Are ESG Investors Actually Helping the Environment? 

Freakonomics Podcast 

Economist Kelly Shue argues that ESG investing gives more money to firms that are already green while depriving polluting firms of financing that they need to get greener. But she offers a solution, which is to take an engagement strategy with corporations and build power from the inside for change. As the debate about ESG continues to rage, we found this a nuanced conversation in line with our approach to the business pillar within a pro-democracy movement that requires both strategic engagement and pressure tactics. 

Making Reparations a Reality: Blazing a Trail to Racial Repair with Trevor Smith 

Let’s Hear It Podcast! 

Check out this thought-provoking episode with Trevor Smith, the Director of Narrative Change at Liberation Ventures.

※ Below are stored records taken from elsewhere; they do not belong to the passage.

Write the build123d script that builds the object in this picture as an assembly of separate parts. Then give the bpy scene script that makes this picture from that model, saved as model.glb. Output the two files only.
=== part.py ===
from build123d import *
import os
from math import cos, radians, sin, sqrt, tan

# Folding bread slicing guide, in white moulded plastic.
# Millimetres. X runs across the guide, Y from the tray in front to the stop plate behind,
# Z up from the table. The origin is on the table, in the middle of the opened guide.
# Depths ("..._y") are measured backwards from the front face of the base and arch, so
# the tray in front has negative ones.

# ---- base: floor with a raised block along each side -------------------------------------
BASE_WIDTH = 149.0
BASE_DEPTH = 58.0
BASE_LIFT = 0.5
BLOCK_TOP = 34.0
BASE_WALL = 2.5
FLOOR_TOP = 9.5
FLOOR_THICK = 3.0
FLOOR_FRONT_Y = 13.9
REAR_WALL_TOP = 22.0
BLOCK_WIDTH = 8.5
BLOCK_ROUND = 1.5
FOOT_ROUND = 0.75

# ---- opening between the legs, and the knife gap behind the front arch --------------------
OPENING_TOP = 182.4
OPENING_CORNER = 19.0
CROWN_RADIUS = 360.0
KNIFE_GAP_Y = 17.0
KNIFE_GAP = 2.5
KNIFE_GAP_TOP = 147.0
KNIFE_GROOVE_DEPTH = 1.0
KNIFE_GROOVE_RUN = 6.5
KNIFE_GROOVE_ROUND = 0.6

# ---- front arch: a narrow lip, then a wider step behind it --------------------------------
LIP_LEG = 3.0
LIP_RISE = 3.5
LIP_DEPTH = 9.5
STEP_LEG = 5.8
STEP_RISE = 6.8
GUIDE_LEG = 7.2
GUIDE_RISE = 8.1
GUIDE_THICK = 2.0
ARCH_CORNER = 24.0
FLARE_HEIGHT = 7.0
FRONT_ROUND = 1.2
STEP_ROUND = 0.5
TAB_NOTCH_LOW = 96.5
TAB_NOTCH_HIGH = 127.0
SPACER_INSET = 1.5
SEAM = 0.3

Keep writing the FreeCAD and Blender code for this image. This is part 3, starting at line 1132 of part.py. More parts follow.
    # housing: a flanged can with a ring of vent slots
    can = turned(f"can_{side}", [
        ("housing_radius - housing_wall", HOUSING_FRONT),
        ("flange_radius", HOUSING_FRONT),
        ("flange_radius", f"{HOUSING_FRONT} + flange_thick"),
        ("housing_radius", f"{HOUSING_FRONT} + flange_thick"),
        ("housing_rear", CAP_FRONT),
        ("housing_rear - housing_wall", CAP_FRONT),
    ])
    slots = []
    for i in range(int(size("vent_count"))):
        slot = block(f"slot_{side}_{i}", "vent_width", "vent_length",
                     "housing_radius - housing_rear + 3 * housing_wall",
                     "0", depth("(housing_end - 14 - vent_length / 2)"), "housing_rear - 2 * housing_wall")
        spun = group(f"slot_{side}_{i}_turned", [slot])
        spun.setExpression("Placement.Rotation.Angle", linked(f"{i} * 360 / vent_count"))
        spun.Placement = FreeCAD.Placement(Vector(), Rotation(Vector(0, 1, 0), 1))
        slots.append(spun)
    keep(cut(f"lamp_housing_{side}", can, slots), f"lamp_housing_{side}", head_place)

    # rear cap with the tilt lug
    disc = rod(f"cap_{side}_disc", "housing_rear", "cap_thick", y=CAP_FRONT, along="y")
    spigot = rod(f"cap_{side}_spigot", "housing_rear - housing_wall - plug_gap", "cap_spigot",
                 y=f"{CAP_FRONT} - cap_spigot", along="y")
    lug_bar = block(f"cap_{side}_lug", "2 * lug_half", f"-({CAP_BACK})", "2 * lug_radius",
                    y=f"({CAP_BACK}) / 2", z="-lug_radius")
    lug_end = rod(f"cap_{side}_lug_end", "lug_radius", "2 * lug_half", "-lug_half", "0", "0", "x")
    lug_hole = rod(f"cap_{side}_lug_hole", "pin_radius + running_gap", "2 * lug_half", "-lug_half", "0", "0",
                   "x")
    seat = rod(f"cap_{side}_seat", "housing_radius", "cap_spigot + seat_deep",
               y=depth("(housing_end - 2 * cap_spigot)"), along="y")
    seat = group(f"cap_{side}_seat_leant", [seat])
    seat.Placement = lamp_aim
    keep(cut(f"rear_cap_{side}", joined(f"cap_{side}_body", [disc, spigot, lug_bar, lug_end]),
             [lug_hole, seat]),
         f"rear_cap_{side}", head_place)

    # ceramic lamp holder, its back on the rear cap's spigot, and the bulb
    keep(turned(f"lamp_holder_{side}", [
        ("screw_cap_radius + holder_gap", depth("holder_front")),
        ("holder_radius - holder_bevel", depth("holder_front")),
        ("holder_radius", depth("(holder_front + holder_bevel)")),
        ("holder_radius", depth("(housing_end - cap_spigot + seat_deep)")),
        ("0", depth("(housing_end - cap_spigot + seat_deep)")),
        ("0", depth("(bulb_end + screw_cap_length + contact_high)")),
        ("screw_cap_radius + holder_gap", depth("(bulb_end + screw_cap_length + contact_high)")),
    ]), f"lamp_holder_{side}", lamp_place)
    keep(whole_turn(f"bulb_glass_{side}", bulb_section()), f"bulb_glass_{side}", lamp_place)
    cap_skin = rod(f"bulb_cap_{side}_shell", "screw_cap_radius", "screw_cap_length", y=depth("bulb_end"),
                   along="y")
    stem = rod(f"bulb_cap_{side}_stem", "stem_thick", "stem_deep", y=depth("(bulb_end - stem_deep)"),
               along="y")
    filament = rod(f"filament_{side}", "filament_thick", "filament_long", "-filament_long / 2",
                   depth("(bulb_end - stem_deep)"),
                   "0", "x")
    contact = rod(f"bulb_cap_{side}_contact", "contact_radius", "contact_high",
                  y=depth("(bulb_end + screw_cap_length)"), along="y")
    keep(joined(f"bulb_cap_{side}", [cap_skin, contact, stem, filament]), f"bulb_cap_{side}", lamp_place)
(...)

Trevor is a writer, researcher, and editor of the newsletter – Reparations Daily (ish). During the interview Trevor discusses the growing movement calling for reparations as a catalyst for true racial repair. He invites reflection on how we can all work toward a new narrative of reparations, and how we can create a democracy that is inclusive, empathetic, and centered on principles of justice. 


This is Real! Premiere Performance at the 22CI Conference: Forging a People Powered Democracy 

The 22CI conference came to a close earlier this month with a joyful performance of a brand new song crafted during one of the sessions, “Developing a Collective Poetic Voice to Address Authoritarianism Thru Songwriting,” under the direction of Jane Sapp, a musician and cultural worker at Let’s Make a Better World and Cindy Cohen, Emerita of Brandeis University and former Director of the Program in Peacebuilding and the Arts. Special thanks to the members of the “This is Real Ensemble” – Destiny Williams, Jeralyn Cave, Penny Rosenwasser, and Molly O’Connor. You guys rocked it.